Des réactions violentes
La lettre de M. Le Drian est parvenue au Parlement le lendemain. Dans sa missive, l’émissaire français sollicite des réponses synthétiques à deux questions: les chantiers prioritaires pour le mandat du Président et les qualités et les compétences dont doit disposer le futur président pour les mettre en œuvre.
À sa réception, la lettre a suscité des réponses assez violentes. Député du changement, Waddah Sadek, a été très virulent.
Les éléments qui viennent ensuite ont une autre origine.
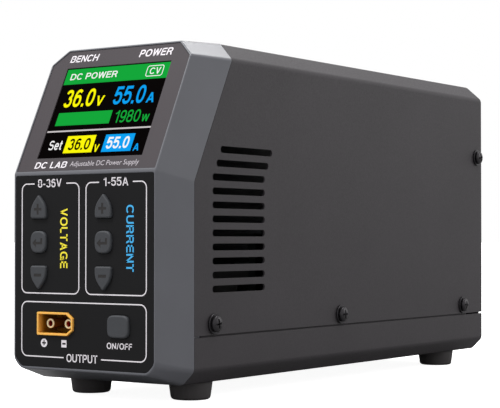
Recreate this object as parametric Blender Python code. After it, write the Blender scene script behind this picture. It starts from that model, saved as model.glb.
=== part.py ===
"""Bench power supply: a tall folded-steel case behind a tapered front bezel.

The bezel's lower half stands upright and carries the keys and the output socket. Its upper
half leans back and carries the display. A fan, a mains inlet and a rocker switch are at the
back, and the power electronics stand on a board inside.

Metres, +Z up. X runs to the right seen from the front, the front faces -Y, and the origin is
on the ground under the middle of the whole object. Depths are measured back from the upright
face, inside an empty named case_frame. Places on the leaning face are measured up its slope
from the kink, inside an empty named slope_frame.
"""

from math import copysign, cos, pi, radians, sin, sqrt, tan

import bmesh
import bpy
from mathutils import Vector

GAP = 0.0003  # between pieces that touch on the real object

# Case
CASE_WIDTH = 0.098
CASE_HEIGHT = 0.160
CASE_DEPTH = 0.3141  # upright face to the rear edge of the sheet metal
FOOT_HEIGHT = 0.0085
SHEET = 0.0012
TOP_CUT_X = 0.0099  # the folded bevel along the top edges
TOP_CUT_Z = 0.0085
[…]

Il a annoncé clairement sur son compte X qu’il n’y répondrait pas, «refusant une atteinte à la souveraineté du Liban et de son Parlement».
Le président de la commission parlementaire de l’Administration et de la Justice, Georges Adwane (Forces libanaises), a écrit sur son compte X que la lettre constituait «un précédent en contradiction avec les règles les plus élémentaires (de la diplomatie) ainsi que du principe de souveraineté nationale qui est la pierre angulaire de la relation du Liban avec les pays amis, dont la France».
Le chef des Kataëb, Samy Gemayel, a aussi critiqué, sur son compte X, la formule de la lettre sans toutefois s’y attaquer frontalement. «Il y a peu de pays qui s’intéressent encore au Liban, nous ne cherchons pas à attaquer qui que ce soit» a-t-il ajouté, cependant que le député Marwan Hamadé (bloc du PSP) jugeait dans une interview, vendredi, à la Voix de tout le Liban, que «les réactions violentes à la lettre sont injustifiées, car elles dépassent la lettre elle-même». «Il est nécessaire que les choses se calment», a-t-il précisé. Probablement pour éviter que la France ne renonce à son initiative.
Il va sans dire, cependant, que, lettre ou pas, réponse écrite ou pas, les différentes parties de l’opposition ne sont plus prêtes à dialoguer pour le plaisir de le faire. Elles réclament l’élection d’un président de la République avant toute chose.